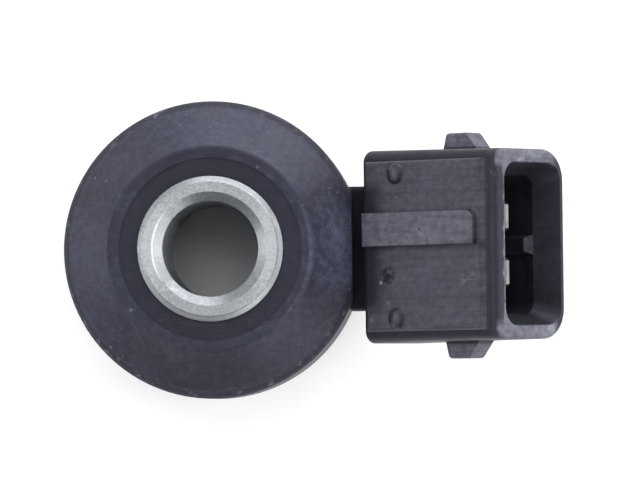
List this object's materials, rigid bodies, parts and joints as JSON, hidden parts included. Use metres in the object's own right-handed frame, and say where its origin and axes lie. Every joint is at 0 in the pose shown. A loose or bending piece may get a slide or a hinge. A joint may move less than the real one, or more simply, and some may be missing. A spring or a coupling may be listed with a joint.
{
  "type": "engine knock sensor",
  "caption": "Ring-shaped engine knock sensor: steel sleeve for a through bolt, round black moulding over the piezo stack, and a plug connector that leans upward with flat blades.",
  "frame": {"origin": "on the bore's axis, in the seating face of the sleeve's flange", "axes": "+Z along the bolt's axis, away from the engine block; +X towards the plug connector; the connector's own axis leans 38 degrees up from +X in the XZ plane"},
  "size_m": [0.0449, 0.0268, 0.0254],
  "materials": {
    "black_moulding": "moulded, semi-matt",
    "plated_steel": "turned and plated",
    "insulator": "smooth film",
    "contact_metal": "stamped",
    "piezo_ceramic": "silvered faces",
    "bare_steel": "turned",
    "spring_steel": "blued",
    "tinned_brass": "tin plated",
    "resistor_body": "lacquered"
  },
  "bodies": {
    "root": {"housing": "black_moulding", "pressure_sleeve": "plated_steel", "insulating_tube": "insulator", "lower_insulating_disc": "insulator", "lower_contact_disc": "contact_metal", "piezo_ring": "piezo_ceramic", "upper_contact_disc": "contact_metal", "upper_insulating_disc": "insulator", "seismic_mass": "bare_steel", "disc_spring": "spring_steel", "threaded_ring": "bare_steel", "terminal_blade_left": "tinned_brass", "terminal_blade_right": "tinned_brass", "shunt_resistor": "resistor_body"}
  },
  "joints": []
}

******************************

# Written instruction
Quote each line of the listing above exactly.

# Result
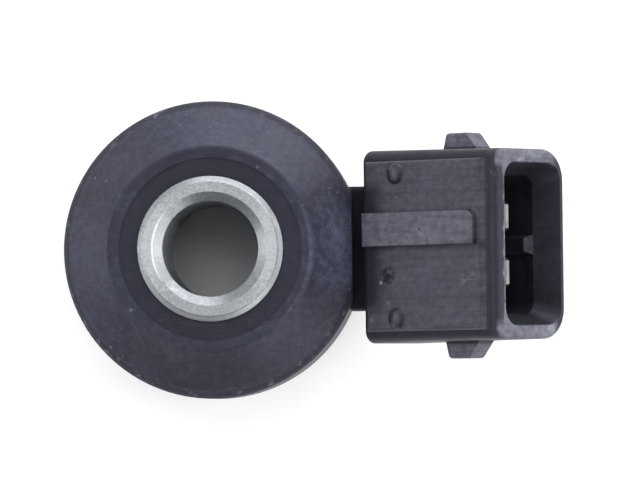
List this object's materials, rigid bodies, parts and joints as JSON, hidden parts included. Use metres in the object's own right-handed frame, and say where its origin and axes lie. Every joint is at 0 in the pose shown. A loose or bending piece may get a slide or a hinge. A joint may move less than the real one, or more simply, and some may be missing. A spring or a coupling may be listed with a joint.
{
  "type": "engine knock sensor",
  "caption": "Ring-shaped engine knock sensor: steel sleeve for a through bolt, round black moulding over the piezo stack, and a plug connector that leans upward with flat blades.",
  "frame": {"origin": "on the bore's axis, in the seating face of the sleeve's flange", "axes": "+Z along the bolt's axis, away from the engine block; +X towards the plug connector; the connector's own axis leans 38 degrees up from +X in the XZ plane"},
  "size_m": [0.0449, 0.0268, 0.0254],
  "materials": {
    "black_moulding": "moulded, semi-matt",
    "plated_steel": "turned and plated",
    "insulator": "smooth film",
    "contact_metal": "stamped",
    "piezo_ceramic": "silvered faces",
    "bare_steel": "turned",
    "spring_steel": "blued",
    "tinned_brass": "tin plated",
    "resistor_body": "lacquered"
  },
  "bodies": {
    "root": {"housing": "black_moulding", "pressure_sleeve": "plated_steel", "insulating_tube": "insulator", "lower_insulating_disc": "insulator", "lower_contact_disc": "contact_metal", "piezo_ring": "piezo_ceramic", "upper_contact_disc": "contact_metal", "upper_insulating_disc": "insulator", "seismic_mass": "bare_steel", "disc_spring": "spring_steel", "threaded_ring": "bare_steel", "terminal_blade_left": "tinned_brass", "terminal_blade_right": "tinned_brass", "shunt_resistor": "resistor_body"}
  },
  "joints": []
}